Student discounts are arguably one of the sole reasons to attend university. I know it's £9k a year for the whole degree part, but you now get 20% off of Pretty Little Thing. That makes it worth it, right? You get so used to discounted prices you treat everyone to drinks at the Student local, you have clothes that were a steal, and the phrase 'I'm a student' brought you so much purchasing power. However, now you have left the warm embrace of UNIDAYS, you are left adrift in an icy tundra of full retail price. No longer are you relying on that code that would get you a free delivery, and no longer are you relying on student finance either. You are plunged into a world of despair and horror. Welcome to the adult financial world.

Yes Master(s)

At some point, you're so tired of this endless battle with recruitment departments that your gaze starts to stray. Like a fuckboy on Love Island, your gaze gets bored of those graduate jobs saved to your desktop, and tends to wander into the sweet temptation of further education. You hate yourself for even considering it, but the gravitational pull of more student debt seems to have you in an otherworldly grasp that you just don't want to resist. Everyone's doing it, all your course mates seem to already have enrolled and given into the educational Stockholm Syndrome. You imagine yourself as a postgrad, and you start to seek the comforting familiarity of student accommodation and a student loan.

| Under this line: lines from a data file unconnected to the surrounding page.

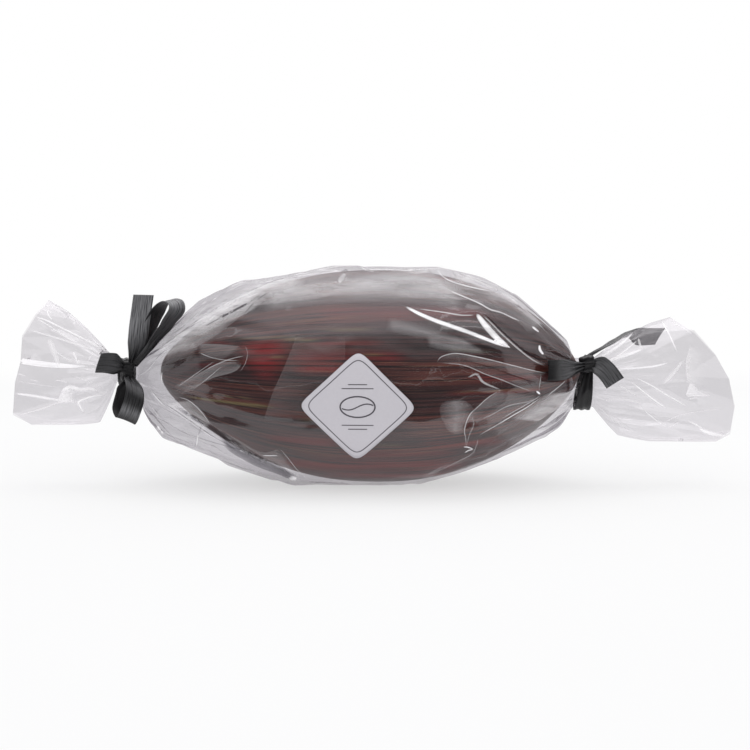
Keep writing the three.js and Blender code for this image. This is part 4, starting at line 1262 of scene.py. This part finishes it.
def left_bow(material):
    """A long loop up, a loop hanging down, a short loop out to the side and one cut end up."""
    return make_bow("bow_left", [
        neck_band(LEFT_NECK, 7.5, 0),
        knot((-121.2, -9.4, 56.8), (7.4, 6.4, 12), 0.0, 3),
        ribbon_strip(
            [(-119.8, -9.5, 59), (-116.4, -10.5, 69.3), (-115, -11, 79.7), (-112.9, -10, 94.5)],
            [(1, 0.1, 0), (1, 0.3, 0.1), (1, 0.15, 0.05), (1, 0.05, -0.03)], 1,
            (0.02, 0.12, 0.5, 0.6, 0.5), 0.6, 5,
        ),
        ribbon_strip(
            [
                (-119.5, -8, 60), (-114.3, -7.5, 69.6), (-110.5, -7, 78), (-106.3, -7, 85.9),
                (-101.6, -8.5, 91.4), (-97, -12, 90.6), (-96.3, -14.5, 87.2), (-99.9, -15.5, 81.9),
                (-104.7, -15, 74.5), (-110.8, -13.5, 68), (-118, -10.5, 60),
            ],
            [
                (0.6, 0.7, 0), (0.55, 0.78, -0.28), (0.55, 0.78, -0.28), (0.5, 0.8, -0.3), (0.35, 0.9, 0),
                (0.6, 0.75, 0.1), (0.68, 0.7, -0.15), (0.5, 0.82, -0.25), (0.36, 0.88, -0.3),
                (0.36, 0.88, -0.3), (0.5, 0.8, -0.4),
            ], 2, (0, 0.05, 0.05, 0.05, 0.3, 0.6, 0.3, 0.15, 0.12, 0.1, 0), 0.3, 6,
        ),
        ribbon_strip(
            [
                (-121, -10, 55), (-117.4, -15.5, 50.2), (-116.6, -18.5, 45.3), (-118.3, -18.5, 38.9),
                (-121.6, -16, 32.9), (-124, -13, 36.5), (-122.4, -11, 45), (-120.8, -9.5, 53.5),
            ],
            [
                (0.88, 0, -0.45), (0.88, 0, -0.47), (0.9, -0.05, -0.42), (0.93, -0.1, -0.36),
                (0.93, -0.1, -0.34), (0.92, -0.1, -0.35), (0.9, -0.1, -0.38), (0.9, -0.1, -0.4),
            ], 2, (0, 0.12, 0.3, 0.12, 0.06, 0.06, 0.4, 0.05, 0, 0, 0, 0, 0, 0), 0.3, 7, 0.25,
        ),
        ribbon_strip(
            [
                (-121.5, -10.5, 58.2), (-125.9, -13.5, 60.7), (-130.5, -15.5, 61.5), (-134.9, -15, 61.3),
                (-130.9, -12.6, 61), (-126.2, -11.4, 59.9), (-121.5, -9.5, 58.2),
            ],
            [(0.1, 0, 1), (0.34, 0, 1), (0.1, 0, 1)], 2, (0, 0.12, 0.12, 0, 0), 0.4, 8,
        ),
    ], material)


def right_bow(material):
    """A flattened loop over the pod, a short cut end, and a long cut end that ends behind the fan."""
    return make_bow("bow_right", [
        neck_band(RIGHT_NECK, 8, 3.4, 0.5, 1.0),
        knot((106, -9.4, 60.2), (8.5, 6.5, 8.5), 0.3, 4),
        ribbon_strip(
            [
                (104.5, -9.5, 59.8), (97.4, -18, 58.8), (90.7, -26, 58.7), (85.7, -30.5, 58.9),
                (84.6, -32.4, 59.1), (88.3, -31, 59), (95.4, -23, 58.9), (104.5, -11, 59.8),
            ],
            [(0, 0, 1), (0.03, 0, 1), (0, 0, 1)], 2, (0, 0, 0, 0, 0, 0, 0.2, 0.15), 0.4, 9,
        ),
        ribbon_strip(
            [(106.7, -9.5, 60.5), (110.6, -12.5, 60.3), (114.8, -14.5, 57), (119.1, -15, 51.3)],
            [(0.3, 0, 1), (0.5, 0.1, 0.85), (0.75, 0.1, 0.65), (0.84, 0, 0.54)], 1,
            (0.1, 0.2, 0.25, 0.3), 0.7, 10,
        ),
        ribbon_strip(
            [
                (106.6, -6, 62.8), (109.3, 0, 64.4), (116.5, 7, 67.6), (123, 12.5, 70.4),
                (129.5, 17.5, 73), (137.5, 20, 71.9), (146.7, 22, 72),
            ],
            [
                (0.4, 0.9, 0), (0.2, 1, 0), (0, 1, 0), (0, 1, 0.03), (0.15, 1, 0.2),
                (0.45, 0.15, 0.9), (0.51, 0, 0.86),
            ], 1, (0, 0.1, 0.1, 0.25, 0.3), 0.5, 11,
        ),
    ], material)


# ---------------------------------------------------------------- stage, light and camera
FLOOR_GLOW = 0.56  # share of the floor's light that comes from below it, as on a light table
FLOOR_REACH = 4000
CARD_WIDTH, CARD_NEAR, CARD_FAR, CARD_HEIGHT = 1400, -1000, -120, 2
CEILING, CEILING_BRIGHT, DARK_FRONT = (0.82, 0.81, 0.82, 1), (1.4, 1.37, 1.4, 1), (0.035, 0.032, 0.035, 1)
LAMP_AIM = Vector((0, 0, 0.05))  # metres, as are the places and sizes of the lamps and the camera
CAMERA_AIM, CAMERA_DISTANCE, CAMERA_ELEVATION = Vector((0.001, 0, 0.054)), 0.885, math.radians(5)


def level_sheet(name, half_width, near, far, height, material):
    """A flat level rectangle between two distances from the pod."""
    corners = [(-half_width, near), (half_width, near), (half_width, far), (-half_width, far)]
    vertices = [(x, y, height) for x, y in corners]
    return new_object(name, vertices, [(0, 1, 2, 3)], material, smooth_faces=False)


def make_floor():
    """A pale floor that shines a little, and runs out into plain white away from the object."""
    n = Nodes("pale_floor")
    position = n.position()
    pale = n.blend(n.noise(position, 3.0), rgb(236, 236, 237), rgb(233, 233, 234))
    paper = n.shader("ShaderNodeBsdfDiffuse", Color=pale)
    sweep = n.shader("ShaderNodeEmission", Strength=1.0)
    distance = n.add("ShaderNodeVectorMath", operation="LENGTH")
    n.put(position, distance.inputs[0])
    far = n.ramp(distance.outputs["Value"], 0.3, 0.8)
    material = n.finish(n.mixed(n.math("MAXIMUM", far, FLOOR_GLOW), paper, sweep))
    floor = level_sheet("floor", FLOOR_REACH, -FLOOR_REACH, FLOOR_REACH, 0, material)
    floor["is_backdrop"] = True


def make_black_card():
    """A black card in front of the pod, which only mirrors show: it keeps the film's front clear."""
    n = Nodes("black_card")
    black = n.blend(n.noise(n.position(), 5.0), rgb(30, 28, 30), rgb(36, 34, 36))
    material = n.finish(n.shader("ShaderNodeBsdfDiffuse", Color=black))
    card = level_sheet("black_card", CARD_WIDTH / 2, CARD_NEAR, CARD_FAR, CARD_HEIGHT, material)
    card.visible_camera = card.visible_diffuse = card.visible_shadow = card.visible_transmission = False
    card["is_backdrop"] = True


def make_world():
    """White to the camera and to dull surfaces. Mirrors show a bright ceiling and a dark front."""
    n = Nodes("studio", world=True)
    heading = n.split(n.add("ShaderNodeTexCoord").outputs["Generated"])
    dark = n.math("MULTIPLY", n.ramp(heading["Y"], -0.1, -0.7), n.ramp(heading["Z"], 0.92, 0.3))
    ceiling = n.blend(n.ramp(heading["Z"], 0.5, 0.95), CEILING, CEILING_BRIGHT)
    mirrored = n.shader("ShaderNodeBackground", Color=n.blend(dark, ceiling, DARK_FRONT))
    white = n.shader("ShaderNodeBackground", Color=WHITE)
    path = n.add("ShaderNodeLightPath").outputs
    room = n.mixed(path["Is Glossy Ray"], white, mirrored)
    bpy.context.scene.world = n.finish(n.mixed(path["Is Camera Ray"], room, white))


def add_softbox(name, place, width, height, radiance, diffuse=True, glossy=True):
    """A flat lamp that faces the pod. radiance is how bright its face looks, with white paper at 1."""
    lamp = bpy.data.lights.new(name, "AREA")
    lamp.shape = "RECTANGLE"
    lamp.size, lamp.size_y = width, height
    lamp.energy = radiance * math.pi * width * height
    obj = add_to_scene(name, lamp)
    obj.location = place
    obj.rotation_euler = (LAMP_AIM - Vector(place)).to_track_quat("-Z", "Y").to_euler()
    obj.visible_diffuse, obj.visible_glossy = diffuse, glossy


def make_lights():
    add_softbox("fill_front", (0, -1.3, 0.75), 1.2, 0.8, 0.5, glossy=False)
    add_softbox("softbox_top", (0.05, 0.25, 0.9), 0.8, 0.4, 1.6)
    add_softbox("strip_right", (0.38, -0.28, 0.75), 0.5, 0.06, 2, diffuse=False)
    add_softbox("strip_left", (-0.45, -0.2, 0.6), 0.06, 0.4, 1.5, diffuse=False)
    add_softbox("strip_back", (0.0, 0.75, 0.5), 0.8, 0.08, 2, diffuse=False)


def make_camera():
    """A long lens a little above the pod, straight in front of it."""
    data = bpy.data.cameras.new("camera")
    data.lens = 85
    data.sensor_width = 36
    data.clip_start = 0.05
    camera = add_to_scene("camera", data)
    back, up = CAMERA_DISTANCE * math.cos(CAMERA_ELEVATION), CAMERA_DISTANCE * math.sin(CAMERA_ELEVATION)
    camera.location = CAMERA_AIM + Vector((0, -back, up))
    camera.rotation_euler = (CAMERA_AIM - camera.location).to_track_quat("-Z", "Y").to_euler()
    bpy.context.scene.camera = camera


# ---------------------------------------------------------------- the scene
def place(piece, slot, *nodes):
    """The piece rides on the one body and stands for the solids named. slot is not used."""
    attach(piece, "root")
    if nodes:
        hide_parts(*nodes)


make_camera()
film = film_material()
satin = satin_material()
place(make_pod(), "chocolate", "wrapped_pod")
sheath, sheath_points = make_film_sheath(film)
tail_left, left_points = make_fan("film_tail_left", LEFT_NECK, 101, film)
tail_right, right_points = make_fan("film_tail_right", RIGHT_NECK, 202, film)
place(sheath, "film", "wrapped_pod")
place(tail_left, "film", "film_fan_left")
place(tail_right, "film", "film_fan_right")
# Strips that paint highlights, reflections and shade onto the film and its fans.
painted_light_film = painted_light_material()
sheath_painted_light = make_painted_light("sheath_painted_light", sheath_points, SHEATH_PAINTED_LINES, SHEATH_PAINTED_PATCHES, painted_light_film, True)
left_painted_light = make_painted_light("left_tail_painted_light", left_points, LEFT_TAIL_PAINTED_LINES, LEFT_TAIL_PAINTED_PATCHES, painted_light_film)
right_painted_light = make_painted_light("right_tail_painted_light", right_points, RIGHT_TAIL_PAINTED_LINES, RIGHT_TAIL_PAINTED_PATCHES, painted_light_film)
place(sheath_painted_light, "film", "wrapped_pod")
place(left_painted_light, "film", "film_fan_left")
place(right_painted_light, "film", "film_fan_right")
place(left_bow(satin), "ribbon", "ribbon_left")
place(right_bow(satin), "ribbon", "ribbon_right")
place(make_label(), "label", "label")
place(make_label_print(), "label", "label")
make_floor()
make_black_card()
make_world()
make_lights()

scene = bpy.context.scene
scene.view_settings.view_transform = "Standard"
scene.cycles.transparent_max_bounces = 32

{"cad": CAD_BOX, "visual": [list(corner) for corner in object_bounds()]}
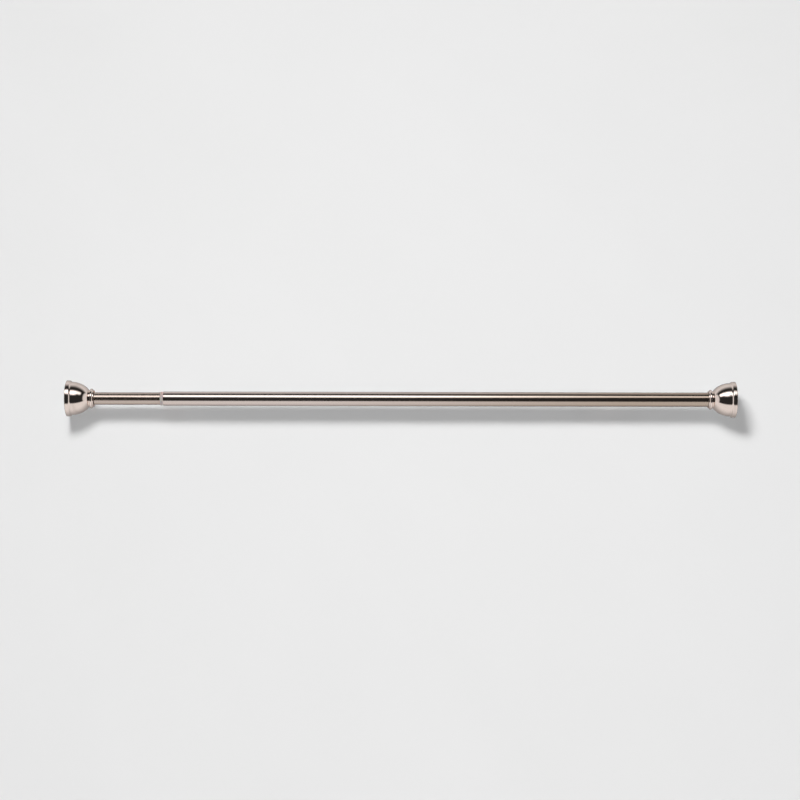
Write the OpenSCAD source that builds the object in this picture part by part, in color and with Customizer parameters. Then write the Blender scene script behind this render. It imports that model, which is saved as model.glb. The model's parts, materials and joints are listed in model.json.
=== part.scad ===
// Telescoping twist-tight tension rod with two dome end covers.
// The rod runs along X. The origin is the centre of the fixed foot's wall face,
// and +X points into that wall, so the whole rod lies on the -X side.

/* [Rod] */
// Length between the two wall faces at the stored setting
rest_length = 1176; // [1070:1:1825]
// Outside diameter of the larger tube
outer_od = 25.4; // [24.5:0.1:25.8]
// Wall thickness of the larger tube
outer_wall = 0.7; // [0.5:0.05:0.8]
// Length of the larger tube
outer_len = 990; // [960:1:1000]
// Outside diameter of the smaller tube
inner_od = 22.2; // [21.8:0.1:22.4]
// Wall thickness of the smaller tube
inner_wall = 0.6; // [0.5:0.05:0.8]
// Length of the smaller tube
inner_len = 880; // [860:1:900]

/* [Dome covers] */
// Outside diameter of a cover's rim
cover_rim_d = 63.4; // [62:0.1:68]
// Outside diameter of the dome where it meets the rim band
dome_d = 59; // [57:0.1:60]
// Width of the straight rim band
cover_band = 7.5; // [7:0.1:8.5]
// Axial length of a cover
cover_len = 47.5; // [46:0.1:52]
// Sheet thickness of a cover
cover_wall = 1.3; // [0.9:0.1:1.6]
// Outside diameter of the ring round a cover's neck
neck_ring_d = 35; // [33:0.1:38]
// Diameter of the hole that the tube passes through
neck_hole_d = 26.2; // [26:0.1:27]

/* [Feet] */
// Thickness of a rubber foot pad
pad_thickness = 2.8; // [2.5:0.1:3]
// Number of gussets behind the fixed foot's flange
gussets = 8; // [6:1:12]
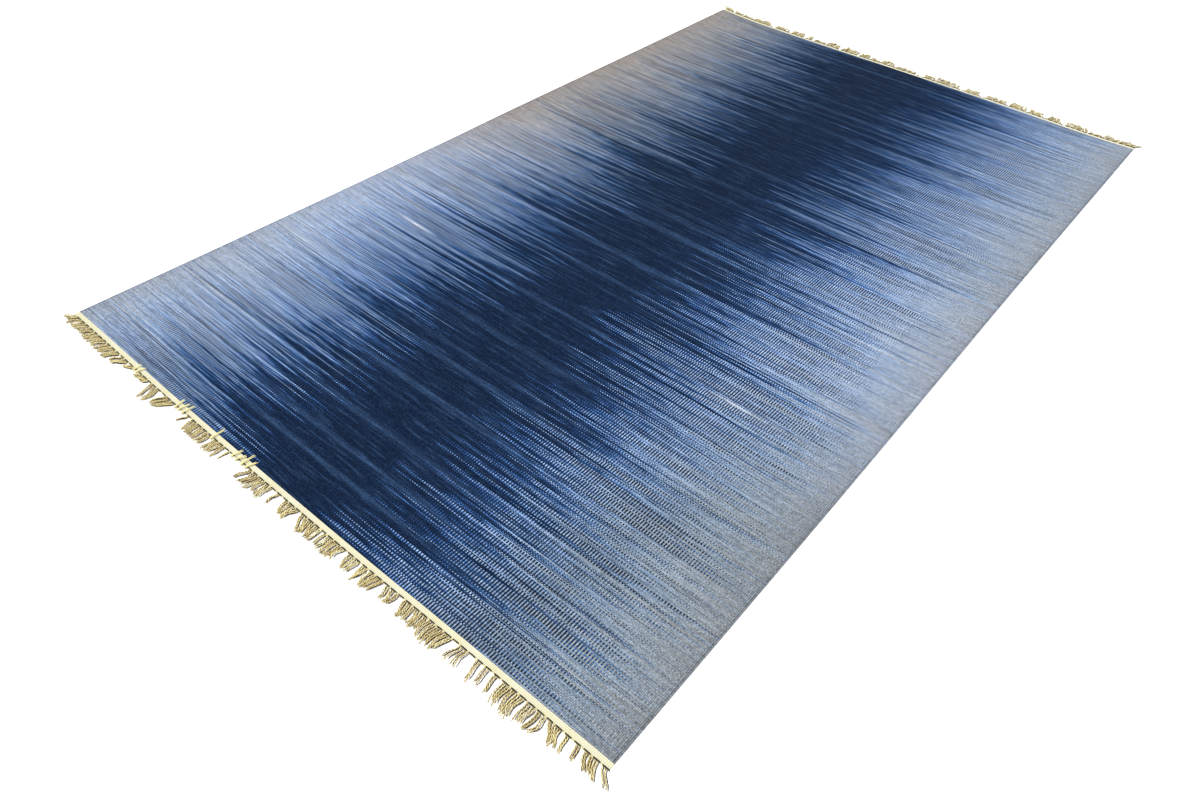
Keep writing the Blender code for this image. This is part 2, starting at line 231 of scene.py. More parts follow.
FAR_CLUMPS = in_mm(
    Clump, 4,
    (0.0010, 0.0260, -0.0120, 0.0160, 38, 0.0),
    (0.0300, 0.0560, 0.0240, 0.0520, 28, 0.0),
    (0.0575, 0.0860, 0.0550, 0.0830, 24, 2),
    (0.0880, 0.1120, 0.0890, 0.1080, 33, 2),
    (0.1135, 0.1380, 0.1100, 0.1310, 44, -1),
    (0.1520, 0.1880, 0.1505, 0.1840, 38, 2),
    (0.1970, 0.2340, 0.1950, 0.2270, 42, -2),
    (0.2410, 0.2560, 0.2390, 0.2520, 46, 0.0),
    (0.2600, 0.2895, 0.2610, 0.2890, 28, 1),
    (0.2920, 0.3270, 0.2980, 0.3210, 47, 0.0),
    (0.3310, 0.3740, 0.3370, 0.3710, 46, 2),
    (0.3775, 0.4040, 0.3810, 0.4040, 40, 0.0),
    (0.4090, 0.4305, 0.4100, 0.4300, 26, 0.0),
    (0.4320, 0.4660, 0.4370, 0.4630, 46, 0.0),
    (0.4700, 0.5170, 0.4710, 0.5150, 28, 3),
    (0.5410, 0.5655, 0.5385, 0.5620, 38, 0.0),
    (0.5670, 0.6230, 0.5690, 0.6190, 45, -1),
    (0.6370, 0.6690, 0.6400, 0.6650, 41, 0.0),
    (0.6840, 0.7300, 0.6820, 0.7270, 41, 2),
    (0.7370, 0.7760, 0.7410, 0.7710, 48, -2),
    (0.7800, 0.8120, 0.7785, 0.8090, 43, 0.0),
    (0.8175, 0.8510, 0.8220, 0.8430, 46, 0.0),
    (0.8586, 0.9050, 0.8570, 0.8990, 43, 2),
    (0.9070, 0.9320, 0.9120, 0.9365, 20, 0.0),
    (0.9345, 0.9610, 0.9405, 0.9655, 37, 0.0),
    (0.9630, 0.9985, 0.9725, 1.0090, 40, 0.0),
)
NEAR_FLIPS = in_mm(
    Flip, 1,
    (0.1705, -3, 22), (0.1765, 6, 20),
    (0.2740, -4, 27), (0.2810, 5, 25), (0.2900, 3, 29),
    (0.3555, 1, 37),
    (0.4000, 7, 27), (0.4090, 10, 21), (0.4205, 1, 32),
    (0.4285, 8, 25),
)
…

You know you'll have to repeat the cycle of the post-grad job search in a year. But who cares, let's just do another year. Why the hell not?

The Parent Trap

​It's been three years of fun, laughs and relaxation in your shared student house. Maybe you've lived with your best pals and you've been on the lash every night. None of you care very much if there's some plates unwashed. You're free as a bird, and accustomed to a Friends-style life of ease. But after your graduation the inevitable happens. You have to move back in with your parents. You haven't secured a job yet, so you can't whisk away to your new apartment and start that wonderful adult dream life. You're back in the family home. You're back to the constant nagging and invasion of privacy, endless mix ups in the fridge, and annoying siblings poking their head through your door asking for things. And say goodbye to any steamy hook ups you might want to bring back to your not so marital bed.

On the other hand, it could be a blessed relief. We've all had that one housemate who demands in the group chat which one of those awful housemates moved their tea towel to a slightly different position it was in before. Or the guy who smokes weed and stinks out the whole house when you're trying to tuck into a Pot Noodle. 

 

All of these points aside, we will all get there in the end. After all, the post graduate employment rate is said to be 87.4%! Whether it's a grad job we've always dreamed of, our own business to rival that of Elon Musk, or just a job you fell into and end up loving. But for those challenging transitional moments away from uni life into the real world which are a bit of a struggle, I hope this eased your pain slightly. Go get em, you educated thing!